FPGAs own low latency computation (less than 1 microsecond) because GPUs really need 3-20 microseconds to initialize after a kernel launch. This is why they're used instead of GPUs at the front line of high frequency trading. When I was at a hedge fund, I tried in vain to get Nvidia to do something about this based on the unofficial work of another former Nvidia employee implying this could be improved dramatically.

All that said, these are golden years to be a low-level programmer who understands parallel algorithms whether you work in Tech or at a hedge fund because there just aren't that many of us.

But the real problem with FPGAs is that even if they find another lucrative application where they excel relative to GPUs, Nvidia can simply dedicate transistors in their next GPU family to erasing that advantage as they did with 8-bit and 16-bit MAD instructions in Pascal and with the tensor cores in Volta. Too bad they don't care about latency or I believe they could disrupt FPGAs from HFT in a year or two when someone started using them and started winning.

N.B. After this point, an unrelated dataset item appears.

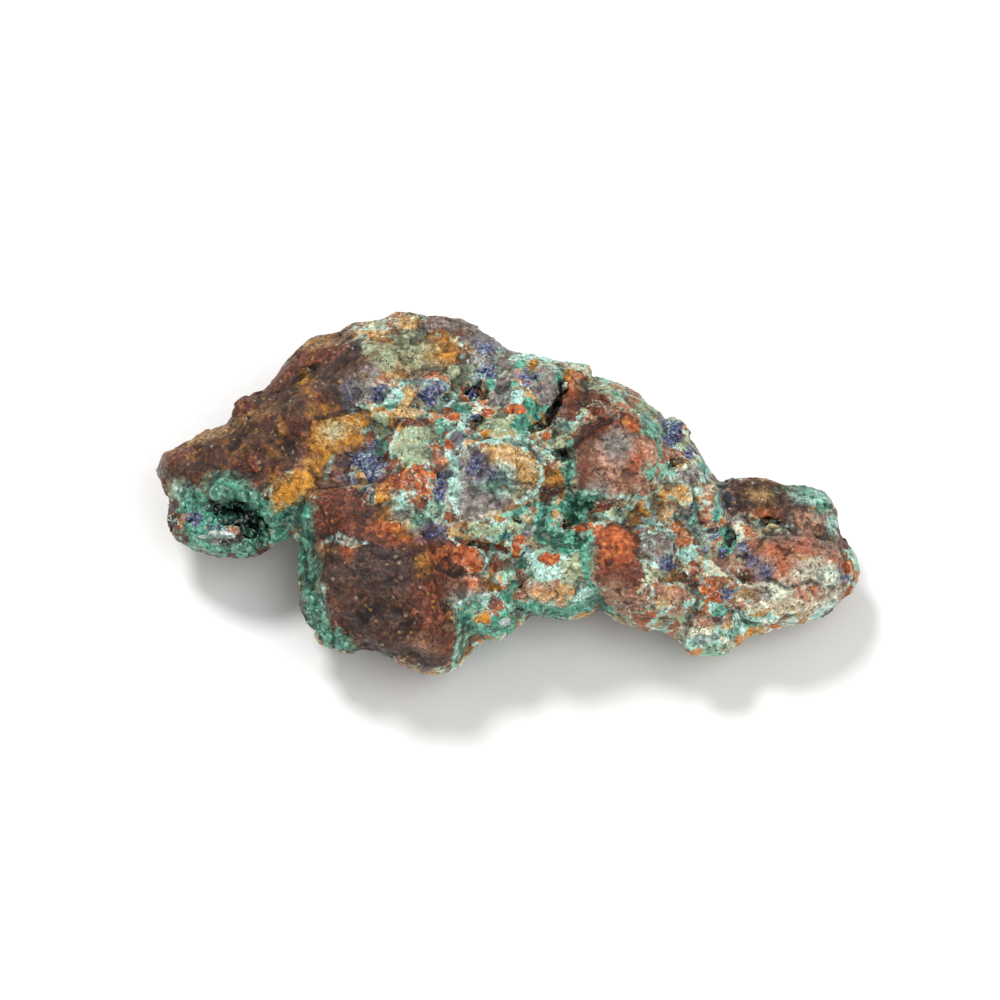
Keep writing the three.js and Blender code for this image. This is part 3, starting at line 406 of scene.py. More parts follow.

davrosthedalek · on Oct 3, 2017

Especially if the level of parallelism isn't too large, or if the memory bw requirement for each is low. The memory bandwidth of FPGAs is comically small typically compared to GPUs if it has to go to off-chip memory. Internal memory is limited to a couple MBit typically.

jcranmer · on Oct 3, 2017

> The biggest problems are...

0) Trying to do automatic parallelization is something we've been working on for 50 years and we still haven't solved in any practical degree. You can't just slap a #pragma on C/C++ code at this point to say "run this on some non-CPU architecture" and expect to get good performance.

signa11 · on Oct 3, 2017

this (or something very close to this) has been described in 1993 (!) paper/article called 'processor reconfiguration through instruction set metamorphosis' or PRISM.

perhaps you might find it interesting. have fun :)

Boothroid · on Oct 3, 2017

I've been thinking of something similar recently - to extend your idea slightly, why couldn't the flashing of the FPGA happen per tick? Thus at every tick your FPGA could become entirely different hardware, tailored to whatever task is required at that tick.

katastic · on Oct 5, 2017

Well, flashing is pretty slow compared to modern computers. You have to load it from flash (no pun) memory and Altera are the only ones (AFAIK) that support only changing subsections. (Which could be great because you can change only a half or quarter of your FPGA with new logic units while the others keep running.)

Also, you'd have to know what you'd need... before you need it. Which is kind of impossible. By time you know you need tons of integer units, you probably could have started working on them. That is, if you need to rapidly switch, then your workload is pretty rapidly completed to begin with.

However, I don't thing they need to reconfigure that fast. Once every second would be enough to keep up with most workloads. Most "heavy duty" workloads aren't changing that rapidly. You load a video game, it's a videogame for hours you play it. You load a web server, you're going to be doing SSL.

If you need much more fine control, it'd probably be better to treat the problem at a much higher level ("I need more SSL keys / sec", instead of "I need more integer adds to make SSL keys") or add another FPGA (one for each use case or set of use cases, ala one for web server keys, one for deciding some other major web server feature).

Of course, I'm no expert in the field. I'm just a guy with an idea and some experience / research into FPGA's as reconfigurable logic units.

Boothroid · on Oct 6, 2017

Yes, it's the predictive aspect of it that I've struggled with also! I understand there are technical limitations at present, was just trying to extend the idea beyond what's currently possible to see if it might be interesting.

balakk · on Oct 3, 2017

MSR is attempting something similar as part of Project Brainwave:

https://h2rc.cse.sc.edu/slides/chiou_h2rc.pdf

visarga · on Oct 3, 2017

> CPUs are designed for one thing "few, large, complex cases" while FPGAs are perfect for "many, parallel simple cases" even more than a GPU

<offtopic>Hmm, where have I heard something like this before ... ah, yes, the brain - CPUs/FPGAs are like reason and instinct, because reason deals with "few, large, complex cases" and instinct has "many, parallel simple cases". The brain has its own CPU/FPGA divide.</>

TeMPOraL · on Oct 3, 2017

Brain is an FPGA (of sorts).

reilly3000 · on Oct 3, 2017

Wow that is a solid plan. I propose you or whomever builds it calls is Nitro or something to that affect. Speed how you need it. Imagine an open library or FPGA profiles for popular apps. Build one for Photoshop and you have yourself a nice biz.